Mark Zuckerberg, who just celebrated his 28th birthday on Monday, is the second youngest self-made billionaire in the world, but now also the youngest CEO of a Fortune 1000 company to go public. It is also expected by many that 2012 will be the year Facebook joins the Fortune 500 list.
The news here is that Mark is about to join the list of the youngest CEO's running Fortune 500 companies in the United States. Remember, the Facebook IPO officially starts trading on Friday, but you may have heard, on Monday, demand outweighed available shares and the underwriters of the deal approved another 50.6 million shares to be offered. Facebook also adjusted the price range from the originally planned $28 to $35 to $34 to $38.

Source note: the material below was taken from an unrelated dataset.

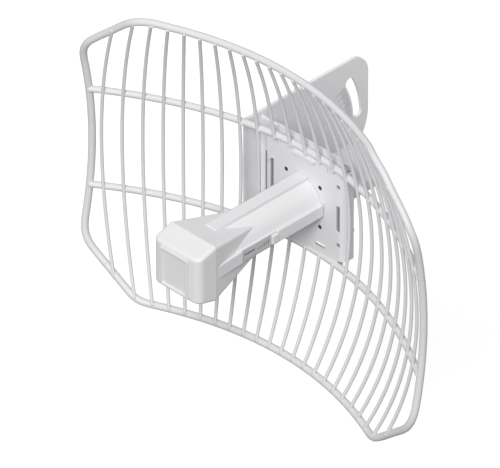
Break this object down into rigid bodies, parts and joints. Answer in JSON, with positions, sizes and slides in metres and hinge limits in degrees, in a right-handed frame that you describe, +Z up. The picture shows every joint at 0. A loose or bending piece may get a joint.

So, as you can imagine, these are exciting times to be a part of the Facebook team, especially if you are a large shareholder, like Zuckerberg himself. But, it wasn't so long ago that nobody knew what Facebook was and that social networking actually meant going out and meeting people.

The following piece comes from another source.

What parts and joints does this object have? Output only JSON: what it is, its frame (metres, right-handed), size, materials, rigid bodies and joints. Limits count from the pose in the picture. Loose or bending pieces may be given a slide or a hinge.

Katherine Losse was an early employee at Facebook and back in 2005 she joined the team of Ivy League grads who made the social network a reality. She spent five years with that group building Facebook from he ground up. Now she has signed a deal with the Free Press, an imprint of Simon & Schuster.
On June 26th they will release a book called, "The Boy Kings: A Journey into the Heart of the Social Network". Losse, who left Facebook on friendly terms, served as a researcher and writer at the social networking site. The book is her first hand account of how Facebook grew from just an idea to the networking empire we know today.
So if you want to learn more about Mark Zuckerberg and the multi-billion dollar company we know today, take a look at this book and discover what it was like watching the company and the people evolve into what we recognize as social networking today.